SITCOMMODUS: And don't talk like that. That pseudo-classic stuff went out with "A Funny Thing Happened on the Way to the Forum."
JEREMY: Sorry. So, are you going to help me out with this?
SITCOMMODUS: Sure. Ready?
JEREMY: As I'll ever be.
SITCOMMODUS: Can we say that the question concerning you and "Friends" is one of caring?
JEREMY: Yes, Sitcommodus. I just don't care that "Friends" is ending.
SITCOMMODUS: Can we say that there are different kinds of caring, or not caring? In other words, were I to say that, oh, "The Big House" or "The Stones" were going off the air, you would not care, either?
JEREMY: No, Sitcommodus, I wouldn't.
SITCOMMODUS: But your not caring about the end of "Friends" is different from your not caring about the end of "The Big House," is it not?
JEREMY: No, Sitcommodus - I mean, yes, Sitcommodus. It is different.
SITCOMMODUS: Then we must examine further. Is caring a state of permanence? That is, once you care about a thing, must you always care about it?
JEREMY: I'm not certain, Sitcommodus.
SITCOMMODUS: Take, for example, "Sex and the City." You once cared deeply about this show, did you not?
JEREMY: I mean, deeply, I don't know, deeply, what does that even mean, anyway?

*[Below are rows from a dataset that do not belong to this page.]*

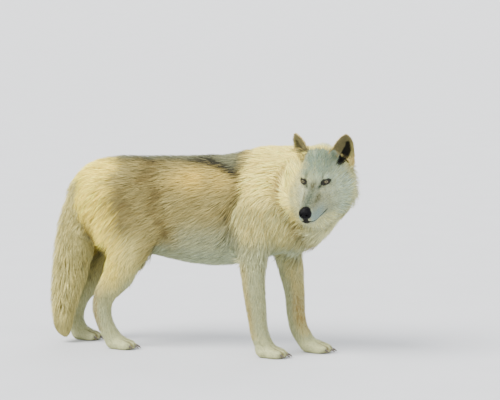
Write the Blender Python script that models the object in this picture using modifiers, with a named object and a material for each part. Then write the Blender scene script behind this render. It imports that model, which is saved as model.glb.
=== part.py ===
"""An arctic wolf at life size, standing on four feet with its head turned to its right.

Metres, +Z up. +X is the way the trunk points, +Y the wolf's left, and the soles are at Z = 0.
The outer surface of the winter coat is built whole, from lofts and ellipsoids that follow the
animal's masses, fused and smoothed, and then parted into named pieces by thin curved cuts.
Eyes, nose, ears and claws are pieces of their own.
"""

import math

import bmesh
import bpy
from mathutils import Euler, Matrix, Vector

# Driving dimensions
WITHERS = 0.745  # height of the coat over the shoulders
TRUNK_LENGTH = 0.95  # chest to rump
EYE_RADIUS = 0.0125
EYE_SPACING = 0.080  # between the centres of the eyes
EYE_SET_BACK = 0.009  # how far behind their midpoint's plane the eyes' centres lie
EYE_SPLAY = math.radians(24)  # how far outward each eye looks
MUZZLE_LENGTH = 0.142  # from between the eyes to the tip of the nose
EAR_LENGTH = 0.140  # with its root
EAR_WIDTH = 0.102
EAR_DEPTH = 0.026  # of the hollow, at the root
EAR_THICKNESS = 0.011
EAR_TURN = math.radians(34)  # how far outward the hollow faces
PAW_LENGTH = 0.125
GAP = 0.0003  # between neighbouring pieces

# Where the head is: a point midway between the eyes, and the way the face points
EYES_MIDPOINT = Vector((0.540, -0.170, 0.648))
HEAD_YAW = math.radians(-90)
HEAD_PITCH = math.radians(20)  # nose down

# How finely the coat's surface is made
VOXEL = 0.0045
BROAD_SMOOTHING = 60
FINE_SMOOTHING = 7
COAT_TRIANGLES = 4000
FACE_KEEPING = 0.010  # how strongly the face is kept from being thinned out
NOSE_TRIANGLES = 160
FACE_MIDDLE = Vector((0.060, 0.0, -0.045))  # in the head's axes; kept from the broad smoothing
FACE_REACH = 0.138

LEFT, RIGHT = 1, -1
SIDES = {"left": LEFT, "right": RIGHT}

# The trunk from rump to chest: x, top, bottom and half width, as shares of its length and
# of the height at the withers
TRUNK = [
    (-0.492, 0.795, 0.700, 0.030),
    (-0.470, 0.862, 0.640, 0.075),
    (-0.430, 0.922, 0.585, 0.115),
    (-0.365, 0.952, 0.535, 0.145),
    (-0.280, 0.965, 0.500, 0.158),
    (-0.165, 0.967, 0.468, 0.165),
    (-0.040, 0.971, 0.436, 0.180),
    (0.060, 0.978, 0.421, 0.192),
    (0.160, 0.980, 0.421, 0.196),
    (0.235, 1.010, 0.442, 0.192),
    (0.315, 1.028, 0.466, 0.188),
    (0.395, 1.010, 0.500, 0.170),
    (0.455, 0.955, 0.545, 0.130),
    (0.490, 0.870, 0.610, 0.080),
]

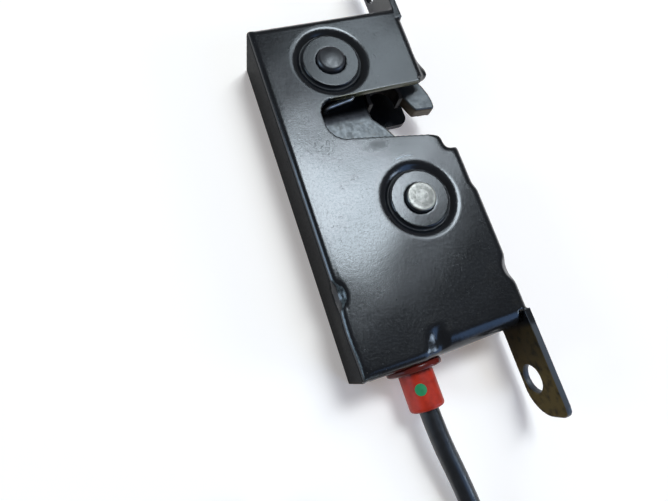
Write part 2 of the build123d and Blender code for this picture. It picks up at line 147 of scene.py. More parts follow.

SITCOMMODUS: Come on. We're on a search for the truth here.
JEREMY: ... yes.
SITCOMMODUS: And yet, if I recall correctly our conversation over last year, you remarked, after a few choice comments about the attributes of Helen of Troy, that "you didn't give two hoots who Carrie Bradshaw ended up with, or even if she died by accidentally impaling herself on the heels of one of her Mahnolo Blahniks."
JEREMY: Yes, I did say that. Well, maybe not "hoots."
SITCOMMODUS: I'm a family philosopher. So is it possible to say that you can care and then not care?
JEREMY: Yes, Sitcommodus.
SITCOMMODUS: Can we say, then, that your feelings about "Friends" are different from your feelings about "The Big House" because in the former you cared and then ceased to care, while in the latter you never cared at all?
JEREMY: Yes, Sitcommodus, I believe that has much to do with it.
SITCOMMODUS: I mean, how could you not care those first few seasons. With Ross and Rachel ... and the writing was so strong, and there weren't all those imitators, and it was boom times for New York, with the economy going so well, and a show about New York seemed so right, somehow, and there was that freshness, that energy.
JEREMY: These are hardly philosophical points, Sitcommodus.
SITCOMMODUS: And that theme song! "I'll be there for you-uuu ... ." It was so snappy! Remember, before you wanted to lose your lunch every time you heard it? And so you watched it on tape or TiVo just to avoid the song, meaning that by definition it was no longer appointment television?
JEREMY: Now I know why you're just a disciple and never went out on your own.
SITCOMMODUS: But then it got older, and more desperate, and sure, you wanted to see what happened to the characters, but sort of out of duty, like when you go to your third cousin's wedding ...
JEREMY: I like my third cousin -
SITCOMMODUS: And that's something else; all those marriages! I mean, yes, they were getting older, they had to change, but we don't want them to change, we do enough changing for them, that's why we like them in the first place, we want them to remain funny flies in amber ...
JEREMY: Have you been going to those wild symposiums again?
SITCOMMODUS: But if they don't change, they get stale, the writers get tired - how could they not? - and they rely on the same types of jokes, of situations, and by the time we get back to Ross and Rachel again - again - any kind of affection for the idea of Ross and Rachel has been replaced by some tired sense of necessity, which, I might add, is a very Greek concept ...
JEREMY: You know, all this may be true, but what about helping me to realize this on my own? What about helping me help myself to learn and become better?
SITCOMMODUS: Helping? Bettering? I'm the philosopher of the sitcom. You want bettering, get Historychannelopolis.
And with that, we ended our conversation and went to join Plato, who proved to me beyond any logical doubt that my attraction to Haley on "One Tree Hill" meant that she was also attracted to me. He may not be such a realist, but he's one remarkable man with a syllogism.